TASK BRIEF: Your task is to copy a single run of lines that starts at the line with "hinge_point, design), -hinge_point)" and stops at the line with "obj.matrix_parent_inverse = Matrix.Identity(4)", keeping both ends. Copy nothing else.

RECORD EXTRACTS:
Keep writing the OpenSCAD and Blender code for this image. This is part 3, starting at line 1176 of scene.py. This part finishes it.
* * *
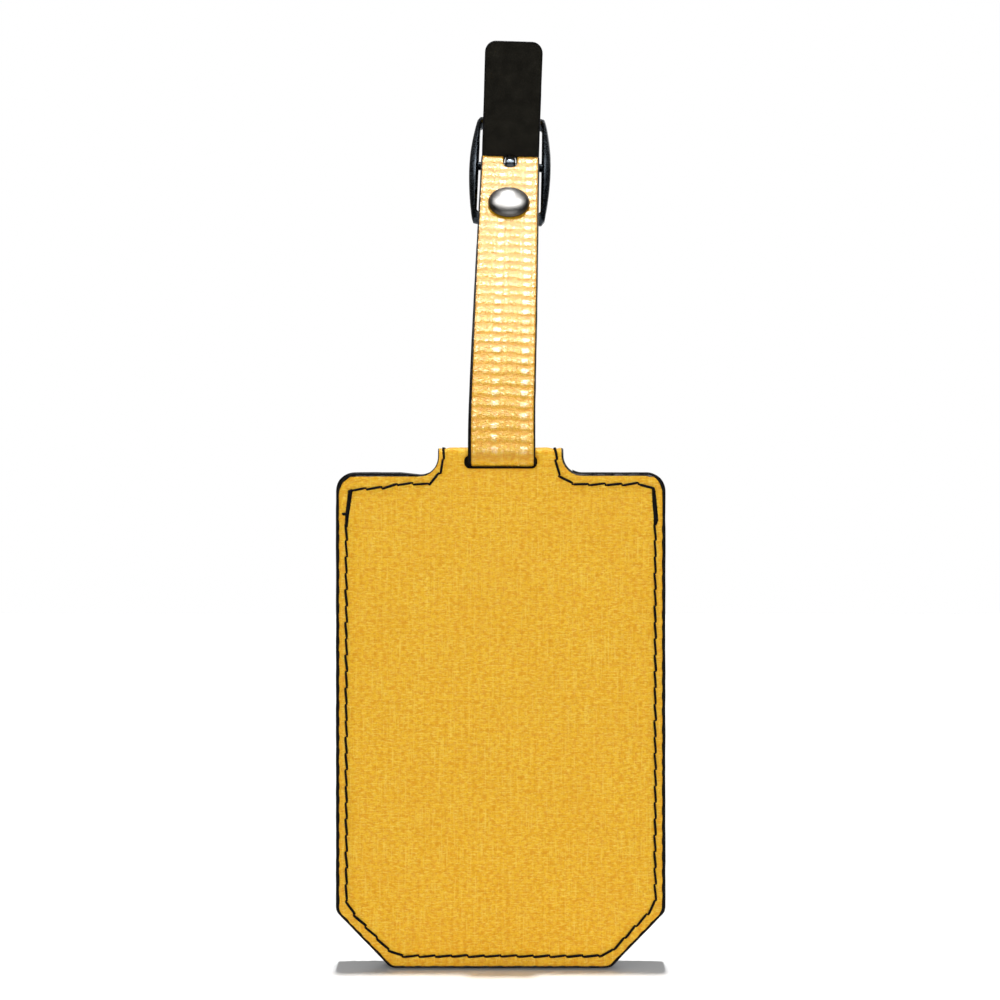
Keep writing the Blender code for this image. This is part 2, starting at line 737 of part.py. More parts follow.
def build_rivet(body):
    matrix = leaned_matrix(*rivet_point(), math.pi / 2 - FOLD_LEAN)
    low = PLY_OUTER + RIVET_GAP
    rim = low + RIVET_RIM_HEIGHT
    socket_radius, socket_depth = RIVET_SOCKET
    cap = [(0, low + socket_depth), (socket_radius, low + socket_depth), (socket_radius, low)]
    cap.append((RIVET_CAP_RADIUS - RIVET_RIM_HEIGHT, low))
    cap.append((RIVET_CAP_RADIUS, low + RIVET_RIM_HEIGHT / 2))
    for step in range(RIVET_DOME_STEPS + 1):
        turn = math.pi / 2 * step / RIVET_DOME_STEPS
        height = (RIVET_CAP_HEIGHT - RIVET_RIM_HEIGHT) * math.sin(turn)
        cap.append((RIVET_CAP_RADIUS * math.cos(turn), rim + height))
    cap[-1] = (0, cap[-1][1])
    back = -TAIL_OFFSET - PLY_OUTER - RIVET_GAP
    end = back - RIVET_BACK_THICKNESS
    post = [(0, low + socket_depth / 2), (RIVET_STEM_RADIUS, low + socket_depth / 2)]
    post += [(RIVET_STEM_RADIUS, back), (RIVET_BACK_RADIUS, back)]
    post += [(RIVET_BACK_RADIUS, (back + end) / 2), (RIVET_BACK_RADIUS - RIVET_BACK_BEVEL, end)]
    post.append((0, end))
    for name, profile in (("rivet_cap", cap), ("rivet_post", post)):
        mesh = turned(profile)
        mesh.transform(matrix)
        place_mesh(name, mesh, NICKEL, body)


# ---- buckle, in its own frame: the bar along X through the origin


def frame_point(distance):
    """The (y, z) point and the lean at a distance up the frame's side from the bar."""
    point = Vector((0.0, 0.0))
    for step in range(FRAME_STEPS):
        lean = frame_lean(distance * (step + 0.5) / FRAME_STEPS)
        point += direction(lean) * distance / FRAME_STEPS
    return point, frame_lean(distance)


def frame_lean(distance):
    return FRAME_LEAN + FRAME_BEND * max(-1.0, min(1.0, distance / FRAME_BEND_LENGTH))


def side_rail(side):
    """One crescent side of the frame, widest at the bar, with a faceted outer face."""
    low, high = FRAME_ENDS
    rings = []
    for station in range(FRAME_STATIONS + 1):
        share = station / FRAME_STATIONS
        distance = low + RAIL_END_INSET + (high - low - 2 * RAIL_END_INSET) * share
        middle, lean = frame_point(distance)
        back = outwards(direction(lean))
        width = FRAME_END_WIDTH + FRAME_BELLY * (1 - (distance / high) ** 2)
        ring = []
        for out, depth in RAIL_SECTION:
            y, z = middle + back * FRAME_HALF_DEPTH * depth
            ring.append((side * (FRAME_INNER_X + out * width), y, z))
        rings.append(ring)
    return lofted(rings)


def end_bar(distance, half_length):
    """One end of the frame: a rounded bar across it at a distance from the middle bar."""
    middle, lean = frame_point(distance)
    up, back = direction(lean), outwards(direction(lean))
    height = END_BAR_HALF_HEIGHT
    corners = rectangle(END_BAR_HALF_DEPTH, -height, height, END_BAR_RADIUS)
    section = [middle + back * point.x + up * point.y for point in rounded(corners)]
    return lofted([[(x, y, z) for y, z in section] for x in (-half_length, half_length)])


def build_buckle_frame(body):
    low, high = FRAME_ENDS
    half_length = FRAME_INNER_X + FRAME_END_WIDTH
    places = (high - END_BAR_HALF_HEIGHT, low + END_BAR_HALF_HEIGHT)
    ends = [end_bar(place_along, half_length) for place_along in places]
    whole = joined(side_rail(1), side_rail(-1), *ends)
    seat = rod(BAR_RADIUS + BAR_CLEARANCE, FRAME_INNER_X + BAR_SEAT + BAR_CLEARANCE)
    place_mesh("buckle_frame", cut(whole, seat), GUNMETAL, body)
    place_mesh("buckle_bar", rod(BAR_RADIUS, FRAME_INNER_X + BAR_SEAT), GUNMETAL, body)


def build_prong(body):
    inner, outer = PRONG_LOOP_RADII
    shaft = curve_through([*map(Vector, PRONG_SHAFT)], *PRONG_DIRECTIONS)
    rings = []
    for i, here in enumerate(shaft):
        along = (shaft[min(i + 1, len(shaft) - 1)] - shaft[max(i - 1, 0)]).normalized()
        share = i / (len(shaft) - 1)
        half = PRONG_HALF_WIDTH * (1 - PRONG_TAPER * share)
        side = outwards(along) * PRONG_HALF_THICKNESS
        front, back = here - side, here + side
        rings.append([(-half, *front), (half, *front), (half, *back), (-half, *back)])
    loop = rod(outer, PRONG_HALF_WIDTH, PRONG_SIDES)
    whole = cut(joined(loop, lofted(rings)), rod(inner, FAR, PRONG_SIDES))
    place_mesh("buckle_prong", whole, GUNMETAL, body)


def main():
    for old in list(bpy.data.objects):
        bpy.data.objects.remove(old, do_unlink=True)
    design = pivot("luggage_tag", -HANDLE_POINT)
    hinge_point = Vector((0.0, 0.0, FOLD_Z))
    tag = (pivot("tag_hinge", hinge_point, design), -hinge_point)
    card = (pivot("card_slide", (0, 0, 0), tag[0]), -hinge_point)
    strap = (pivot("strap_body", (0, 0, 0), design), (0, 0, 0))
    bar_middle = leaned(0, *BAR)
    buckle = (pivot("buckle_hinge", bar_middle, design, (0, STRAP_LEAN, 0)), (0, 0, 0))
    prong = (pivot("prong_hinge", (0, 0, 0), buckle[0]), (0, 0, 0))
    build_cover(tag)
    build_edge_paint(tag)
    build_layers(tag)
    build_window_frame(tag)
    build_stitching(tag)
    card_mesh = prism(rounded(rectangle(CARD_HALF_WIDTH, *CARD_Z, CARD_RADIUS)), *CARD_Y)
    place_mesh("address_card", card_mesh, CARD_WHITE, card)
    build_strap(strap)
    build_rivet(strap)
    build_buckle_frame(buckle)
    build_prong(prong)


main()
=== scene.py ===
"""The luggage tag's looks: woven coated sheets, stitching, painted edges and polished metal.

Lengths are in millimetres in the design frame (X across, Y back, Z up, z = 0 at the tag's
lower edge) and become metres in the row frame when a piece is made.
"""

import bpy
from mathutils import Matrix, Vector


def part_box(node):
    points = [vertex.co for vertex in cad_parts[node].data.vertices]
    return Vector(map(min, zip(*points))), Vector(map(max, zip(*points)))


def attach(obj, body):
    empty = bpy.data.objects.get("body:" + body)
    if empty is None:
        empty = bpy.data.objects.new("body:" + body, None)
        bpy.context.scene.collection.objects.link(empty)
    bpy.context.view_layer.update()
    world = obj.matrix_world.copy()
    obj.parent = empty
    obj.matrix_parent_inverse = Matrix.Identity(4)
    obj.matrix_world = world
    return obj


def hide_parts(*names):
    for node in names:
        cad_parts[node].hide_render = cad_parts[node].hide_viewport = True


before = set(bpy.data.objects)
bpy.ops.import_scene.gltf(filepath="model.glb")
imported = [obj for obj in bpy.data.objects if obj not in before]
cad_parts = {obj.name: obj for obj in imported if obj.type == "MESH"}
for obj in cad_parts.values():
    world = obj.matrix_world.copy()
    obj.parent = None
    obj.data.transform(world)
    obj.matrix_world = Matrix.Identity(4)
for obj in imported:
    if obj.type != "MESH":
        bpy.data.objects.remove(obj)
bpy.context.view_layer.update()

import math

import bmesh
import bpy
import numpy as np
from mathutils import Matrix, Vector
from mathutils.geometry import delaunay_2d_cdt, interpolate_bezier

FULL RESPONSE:
    tag = (pivot("tag_hinge", hinge_point, design), -hinge_point)
    card = (pivot("card_slide", (0, 0, 0), tag[0]), -hinge_point)
    strap = (pivot("strap_body", (0, 0, 0), design), (0, 0, 0))
    bar_middle = leaned(0, *BAR)
    buckle = (pivot("buckle_hinge", bar_middle, design, (0, STRAP_LEAN, 0)), (0, 0, 0))
    prong = (pivot("prong_hinge", (0, 0, 0), buckle[0]), (0, 0, 0))
    build_cover(tag)
    build_edge_paint(tag)
    build_layers(tag)
    build_window_frame(tag)
    build_stitching(tag)
    card_mesh = prism(rounded(rectangle(CARD_HALF_WIDTH, *CARD_Z, CARD_RADIUS)), *CARD_Y)
    place_mesh("address_card", card_mesh, CARD_WHITE, card)
    build_strap(strap)
    build_rivet(strap)
    build_buckle_frame(buckle)
    build_prong(prong)


main()
=== scene.py ===
"""The luggage tag's looks: woven coated sheets, stitching, painted edges and polished metal.

Lengths are in millimetres in the design frame (X across, Y back, Z up, z = 0 at the tag's
lower edge) and become metres in the row frame when a piece is made.
"""

import bpy
from mathutils import Matrix, Vector


def part_box(node):
    points = [vertex.co for vertex in cad_parts[node].data.vertices]
    return Vector(map(min, zip(*points))), Vector(map(max, zip(*points)))


def attach(obj, body):
    empty = bpy.data.objects.get("body:" + body)
    if empty is None:
        empty = bpy.data.objects.new("body:" + body, None)
        bpy.context.scene.collection.objects.link(empty)
    bpy.context.view_layer.update()
    world = obj.matrix_world.copy()
    obj.parent = empty
    obj.matrix_parent_inverse = Matrix.Identity(4)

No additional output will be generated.